◆ WORK TO DO:
Print the data exactly as it is given, please.

===== TASK MATERIAL =====

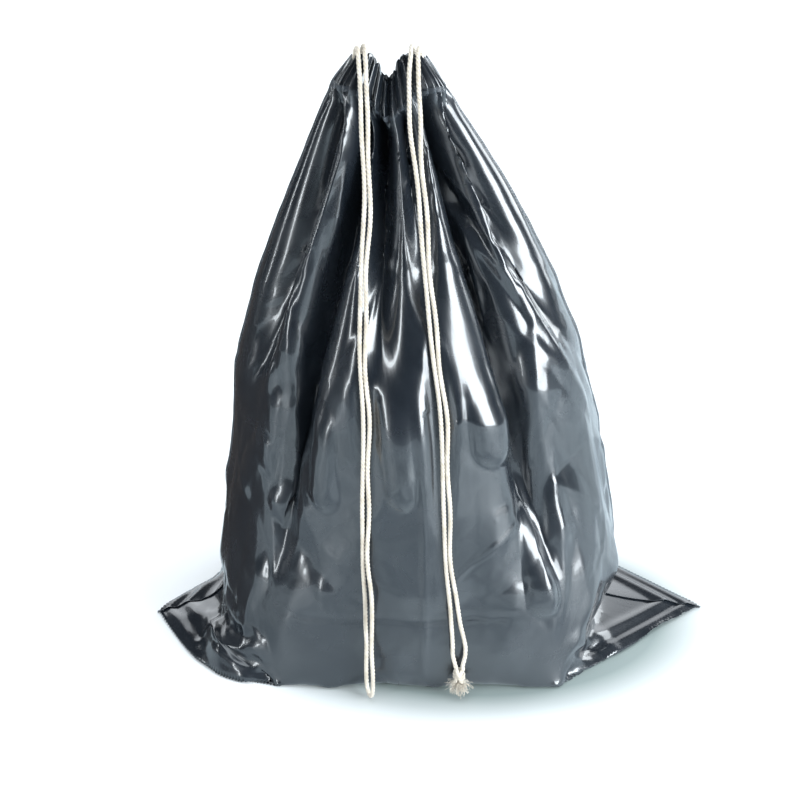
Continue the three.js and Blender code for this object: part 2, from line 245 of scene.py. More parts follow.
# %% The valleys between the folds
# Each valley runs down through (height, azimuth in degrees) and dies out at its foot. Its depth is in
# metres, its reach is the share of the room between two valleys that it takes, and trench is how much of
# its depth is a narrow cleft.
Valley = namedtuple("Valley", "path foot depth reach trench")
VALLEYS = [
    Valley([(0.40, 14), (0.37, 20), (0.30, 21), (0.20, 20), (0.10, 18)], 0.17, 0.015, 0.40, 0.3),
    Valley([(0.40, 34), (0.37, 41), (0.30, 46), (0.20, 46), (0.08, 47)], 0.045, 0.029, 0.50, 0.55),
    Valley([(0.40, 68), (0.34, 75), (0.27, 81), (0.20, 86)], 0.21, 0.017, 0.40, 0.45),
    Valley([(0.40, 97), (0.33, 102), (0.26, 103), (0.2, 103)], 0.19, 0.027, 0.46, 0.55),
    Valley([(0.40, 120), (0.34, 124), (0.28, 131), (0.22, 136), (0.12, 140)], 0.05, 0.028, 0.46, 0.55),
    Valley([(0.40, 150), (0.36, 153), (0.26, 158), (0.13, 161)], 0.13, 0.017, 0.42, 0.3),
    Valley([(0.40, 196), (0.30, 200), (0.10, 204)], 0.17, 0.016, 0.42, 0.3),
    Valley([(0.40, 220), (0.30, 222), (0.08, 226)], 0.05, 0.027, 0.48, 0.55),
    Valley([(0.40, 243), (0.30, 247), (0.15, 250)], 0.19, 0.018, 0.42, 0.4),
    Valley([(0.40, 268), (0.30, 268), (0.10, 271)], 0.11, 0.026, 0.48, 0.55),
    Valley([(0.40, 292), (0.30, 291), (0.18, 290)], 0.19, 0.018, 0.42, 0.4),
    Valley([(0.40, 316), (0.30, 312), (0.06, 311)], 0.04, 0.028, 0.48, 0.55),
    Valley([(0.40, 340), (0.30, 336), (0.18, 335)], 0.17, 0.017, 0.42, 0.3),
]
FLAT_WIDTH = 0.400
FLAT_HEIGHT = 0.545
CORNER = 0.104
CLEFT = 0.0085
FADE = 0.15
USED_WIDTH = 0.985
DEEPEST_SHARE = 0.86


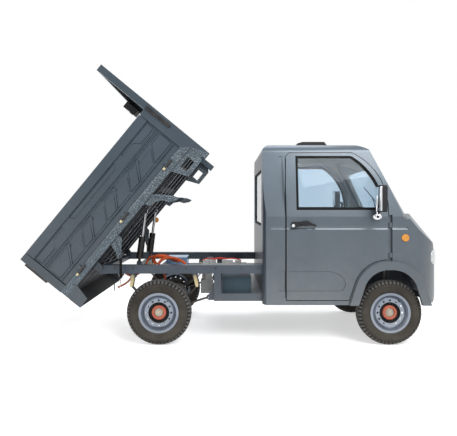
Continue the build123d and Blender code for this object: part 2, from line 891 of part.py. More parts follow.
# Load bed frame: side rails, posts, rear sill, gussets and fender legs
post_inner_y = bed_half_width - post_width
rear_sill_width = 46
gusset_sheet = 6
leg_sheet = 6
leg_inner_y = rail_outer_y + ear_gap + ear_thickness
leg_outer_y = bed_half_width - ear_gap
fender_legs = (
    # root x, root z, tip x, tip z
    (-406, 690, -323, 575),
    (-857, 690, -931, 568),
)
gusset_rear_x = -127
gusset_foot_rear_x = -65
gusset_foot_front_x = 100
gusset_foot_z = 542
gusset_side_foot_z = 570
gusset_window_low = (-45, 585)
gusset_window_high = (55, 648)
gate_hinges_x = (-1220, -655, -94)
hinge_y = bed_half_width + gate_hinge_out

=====

◆ FULL ANSWER:
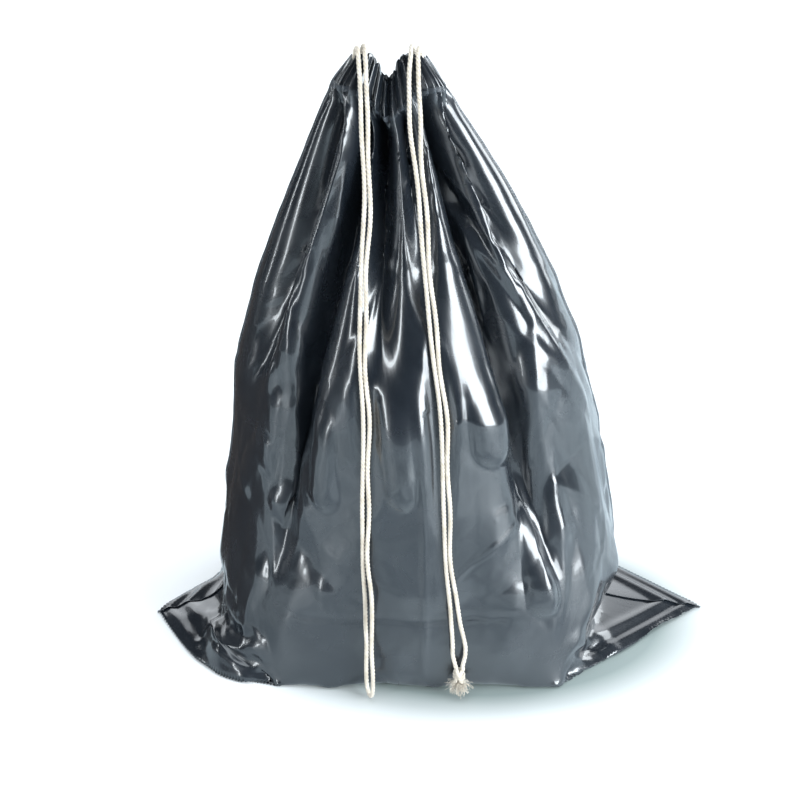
Continue the three.js and Blender code for this object: part 2, from line 245 of scene.py. More parts follow.
# %% The valleys between the folds
# Each valley runs down through (height, azimuth in degrees) and dies out at its foot. Its depth is in
# metres, its reach is the share of the room between two valleys that it takes, and trench is how much of
# its depth is a narrow cleft.
Valley = namedtuple("Valley", "path foot depth reach trench")
VALLEYS = [
    Valley([(0.40, 14), (0.37, 20), (0.30, 21), (0.20, 20), (0.10, 18)], 0.17, 0.015, 0.40, 0.3),
    Valley([(0.40, 34), (0.37, 41), (0.30, 46), (0.20, 46), (0.08, 47)], 0.045, 0.029, 0.50, 0.55),
    Valley([(0.40, 68), (0.34, 75), (0.27, 81), (0.20, 86)], 0.21, 0.017, 0.40, 0.45),
    Valley([(0.40, 97), (0.33, 102), (0.26, 103), (0.2, 103)], 0.19, 0.027, 0.46, 0.55),
    Valley([(0.40, 120), (0.34, 124), (0.28, 131), (0.22, 136), (0.12, 140)], 0.05, 0.028, 0.46, 0.55),
    Valley([(0.40, 150), (0.36, 153), (0.26, 158), (0.13, 161)], 0.13, 0.017, 0.42, 0.3),
    Valley([(0.40, 196), (0.30, 200), (0.10, 204)], 0.17, 0.016, 0.42, 0.3),
    Valley([(0.40, 220), (0.30, 222), (0.08, 226)], 0.05, 0.027, 0.48, 0.55),
    Valley([(0.40, 243), (0.30, 247), (0.15, 250)], 0.19, 0.018, 0.42, 0.4),
    Valley([(0.40, 268), (0.30, 268), (0.10, 271)], 0.11, 0.026, 0.48, 0.55),
    Valley([(0.40, 292), (0.30, 291), (0.18, 290)], 0.19, 0.018, 0.42, 0.4),
    Valley([(0.40, 316), (0.30, 312), (0.06, 311)], 0.04, 0.028, 0.48, 0.55),
    Valley([(0.40, 340), (0.30, 336), (0.18, 335)], 0.17, 0.017, 0.42, 0.3),
]
FLAT_WIDTH = 0.400
FLAT_HEIGHT = 0.545
CORNER = 0.104
CLEFT = 0.0085
FADE = 0.15
USED_WIDTH = 0.985
DEEPEST_SHARE = 0.86


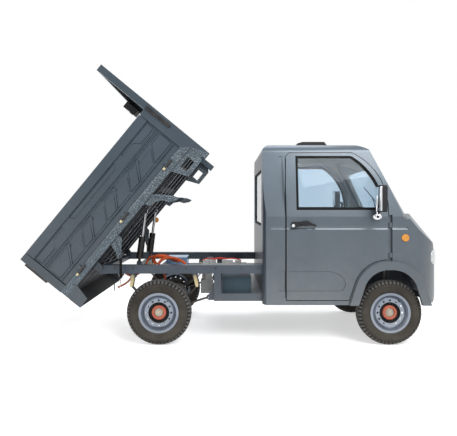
Continue the build123d and Blender code for this object: part 2, from line 891 of part.py. More parts follow.
# Load bed frame: side rails, posts, rear sill, gussets and fender legs
post_inner_y = bed_half_width - post_width
rear_sill_width = 46
gusset_sheet = 6
leg_sheet = 6
leg_inner_y = rail_outer_y + ear_gap + ear_thickness
leg_outer_y = bed_half_width - ear_gap
fender_legs = (
    # root x, root z, tip x, tip z
    (-406, 690, -323, 575),
    (-857, 690, -931, 568),
)
gusset_rear_x = -127
gusset_foot_rear_x = -65
gusset_foot_front_x = 100
gusset_foot_z = 542
gusset_side_foot_z = 570
gusset_window_low = (-45, 585)
gusset_window_high = (55, 648)
gate_hinges_x = (-1220, -655, -94)
hinge_y = bed_half_width + gate_hinge_out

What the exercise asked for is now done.